Graduation Year

2015

Document Type

Dissertation

Degree

Ph.D.

Degree Name

Doctor of Philosophy (Ph.D.)

Degree Granting Department

English

Major Professor

Phillip Sipiora, Ph.D.

Committee Member

Hunt Hawkins, Ph.D.

Committee Member

Victor Peppard, Ph.D.

Committee Member

Tova Cooper, Ph.D.

Keywords

adaptation, Fitzgerald, Gatz, Hollywood

Abstract

Jay Gatsby, F. Scott Fitzgerald’s most famous character, has starred in a variety of stage and screen adaptations in the ninety years since he was first introduced in The Great Gatsby (1925). This dissertation explores the Gatsby character as depicted in six important adaptations of the novel, including two Broadway productions, Owen Davis’ 1926 drama and John Collins’ 2010s play, Gatz, and four major motion pictures: Herbert Brenon’s 1926 lost silent film (starring Warner Baxter); Elliott Nugent’s 1949 black and white film (starring Alan Ladd); Jack Clayton’s 1974 color film (starring Robert Redford); and Baz Luhrmann’s 2013 3-D film (starring Leonardo DiCaprio).
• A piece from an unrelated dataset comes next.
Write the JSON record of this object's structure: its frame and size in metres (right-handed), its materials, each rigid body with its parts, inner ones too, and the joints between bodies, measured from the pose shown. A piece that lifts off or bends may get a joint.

Each adaptation culls a new portrait of the titular character from Fitzgerald’s text and shows how Jay Gatsby is really James Gatz, an enigmatic man whose ongoing performance renders him an impostor who is chasing an impossible dream and staging an elaborate production. The major adaptations underscore the elasticity of the Gatsby character, and demonstrate that he is nothing if not an actor. This dissertation interprets these six adaptations of the novel as supplemental biographies of Jay Gatsby that contribute to the evolving legacy of the character in American popular culture. Production teams, at least in some sense, become stewards of Gatsby’s reputation, and they are therefore partially responsible for (re)defining the character’s enduring role in contemporary society. Each feature-length film revives public and scholarly interest in Fitzgerald and his fiction, and because their releases coincided with peaks in sales of the novel, their relationship with literary studies cannot be underestimated.